# EXERCISE DESCRIPTION
Will you quote precisely the lines that run from the top of the material below to the line containing "dome_h = 4.8; // [3.6:0.2:6]", both ends included?

# GIVEN DATA

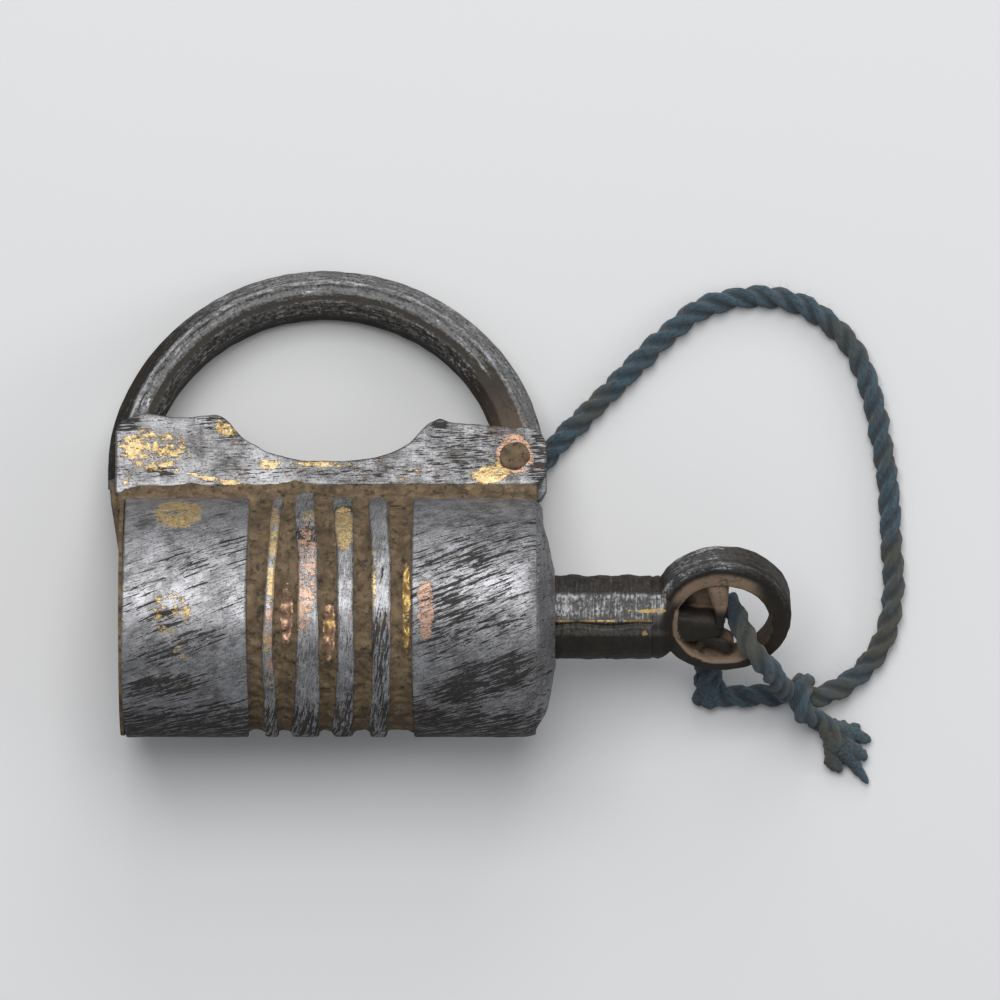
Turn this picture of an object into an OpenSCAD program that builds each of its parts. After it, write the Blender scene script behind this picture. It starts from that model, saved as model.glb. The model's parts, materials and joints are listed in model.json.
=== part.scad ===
// Iron barrel padlock with a riveted swinging shackle, a screw key in its
// right end and a cord tied to the key.
//
// The lock is drawn in a frame of its own: x runs along the barrel from its
// left end, y goes from the barrel's axis towards the shackle, z to the front.
// place_lock() then lays it on its back, resting on the barrel and on the top
// of the shackle, with the front up and the origin under the middle of its box.

/* [Barrel] */
// Length of the barrel without its end dome
barrel_l = 82.4; // [80:0.2:110]
// Diameter over the bands and rings
barrel_d = 48; // [44:0.5:60]
// Depth of the grooves between the rings
groove_depth = 1.7; // [1:0.1:2]
// Wall of the rolled inner tube
tube_wall = 1.8; // [1.4:0.1:2.2]
// Thickness of the left end cap's rim
cap_rim = 0.8; // [0.6:0.1:1.6]
// How far each end cap plugs into the tube
cap_plug = 1.8; // [1.2:0.1:2.4]
// Length of the smooth left band
left_band_l = 24.8; // [22:0.2:28]
// Height of the right end cap's dome
dome_h = 4.8; // [3.6:0.2:6]

/* [Shackle] */
// How much further than the cheeks the bow reaches, both ends together
bow_overhang = 1.4; // [0:0.1:3]
// Width of the forged bar, across the bow
bar_w = 9; // [7:0.2:10]
// Thickness of the forged bar, front to back
bar_t = 9; // [7:0.2:10]
// Height of the bow's centre above the bands
bow_lift = 3.7; // [3:0.1:8]
// Width of the locking tongue
tongue_w = 7; // [6:0.2:7.6]
// Thickness of the locking tongue
tongue_t = 6.8; // [5:0.2:8]
// How far the tongue reaches past the middle of the locking pin
tongue_past_pin = 6; // [5.2:0.1:6.6]
// Gap round the tongue in its slot
tongue_gap = 0.35; // [0.3:0.05:0.6]

/* [Cheeks] */
// Thickness of each cheek plate
cheek_t = 2.6; // [2:0.1:3.5]
// Gap between the shackle bar and each cheek
cheek_gap = 0.5; // [0.4:0.1:0.8]
// Height of the cheeks' tops above their bottom edge, left
cheek_h_left = 14.7; // [12:0.1:18]
// Height of the cheeks' tops above their bottom edge, right
cheek_h_right = 12.9; // [11:0.1:16]
// Height of the cheeks at the bottom of the dip
cheek_h_dip = 5; // [4:0.1:7]
// Half of the dip's width where it starts
dip_half = 20.2; // [16:0.2:24]
// Width of the neck under the cheeks
neck_w = 12; // [9.6:0.2:14]
// Height of the neck above the bands
neck_h = 1.3; // [1:0.1:2.5]

/* [Rivet] */
// Diameter of the hinge rivet's shank
rivet_d = 5; // [4:0.1:6]
// Diameter of its heads
rivet_head_d = 5.8; // [5.4:0.1:9]
// Height of its heads
rivet_head_h = 0.5; // [0.3:0.1:1.5]
// Running gap round the shank, in the shackle's eye
rivet_gap = 0.06; // [0.03:0.01:0.1]
// Distance of the rivet from the barrel's right end
rivet_inset = 3.7; // [3:0.1:8]

/* [Bolt] */
// Stroke of the bolt, from open to locked
bolt_stroke = 8; // [6:0.5:8]
// Diameter of the locking pin
pin_d = 4.8; // [4:0.1:5]
// Distance of the pin's middle from the tube's bore
pin_inset = 2.9; // [2.6:0.1:3.2]
// Thickness of the sliding carrier plate
carrier_t = 3; // [2:0.5:4]
// Diameter of the worm post that the key screws on
post_d = 7.2; // [6:0.2:9]
// Length of the worm post
post_l = 51; // [46:1:54]
// Running gap of sliding pieces
slide_gap = 0.08; // [0.05:0.01:0.1]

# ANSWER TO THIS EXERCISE
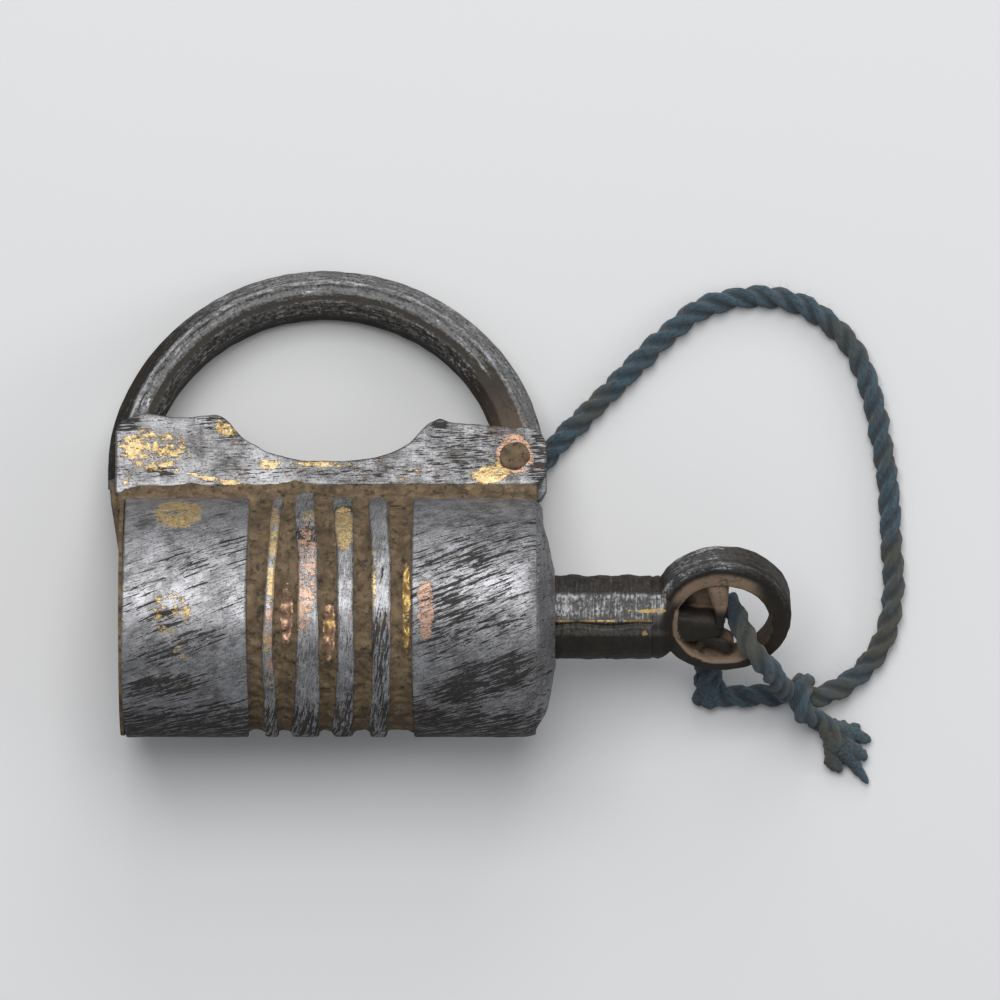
Turn this picture of an object into an OpenSCAD program that builds each of its parts. After it, write the Blender scene script behind this picture. It starts from that model, saved as model.glb. The model's parts, materials and joints are listed in model.json.
=== part.scad ===
// Iron barrel padlock with a riveted swinging shackle, a screw key in its
// right end and a cord tied to the key.
//
// The lock is drawn in a frame of its own: x runs along the barrel from its
// left end, y goes from the barrel's axis towards the shackle, z to the front.
// place_lock() then lays it on its back, resting on the barrel and on the top
// of the shackle, with the front up and the origin under the middle of its box.

/* [Barrel] */
// Length of the barrel without its end dome
barrel_l = 82.4; // [80:0.2:110]
// Diameter over the bands and rings
barrel_d = 48; // [44:0.5:60]
// Depth of the grooves between the rings
groove_depth = 1.7; // [1:0.1:2]
// Wall of the rolled inner tube
tube_wall = 1.8; // [1.4:0.1:2.2]
// Thickness of the left end cap's rim
cap_rim = 0.8; // [0.6:0.1:1.6]
// How far each end cap plugs into the tube
cap_plug = 1.8; // [1.2:0.1:2.4]
// Length of the smooth left band
left_band_l = 24.8; // [22:0.2:28]
// Height of the right end cap's dome
dome_h = 4.8; // [3.6:0.2:6]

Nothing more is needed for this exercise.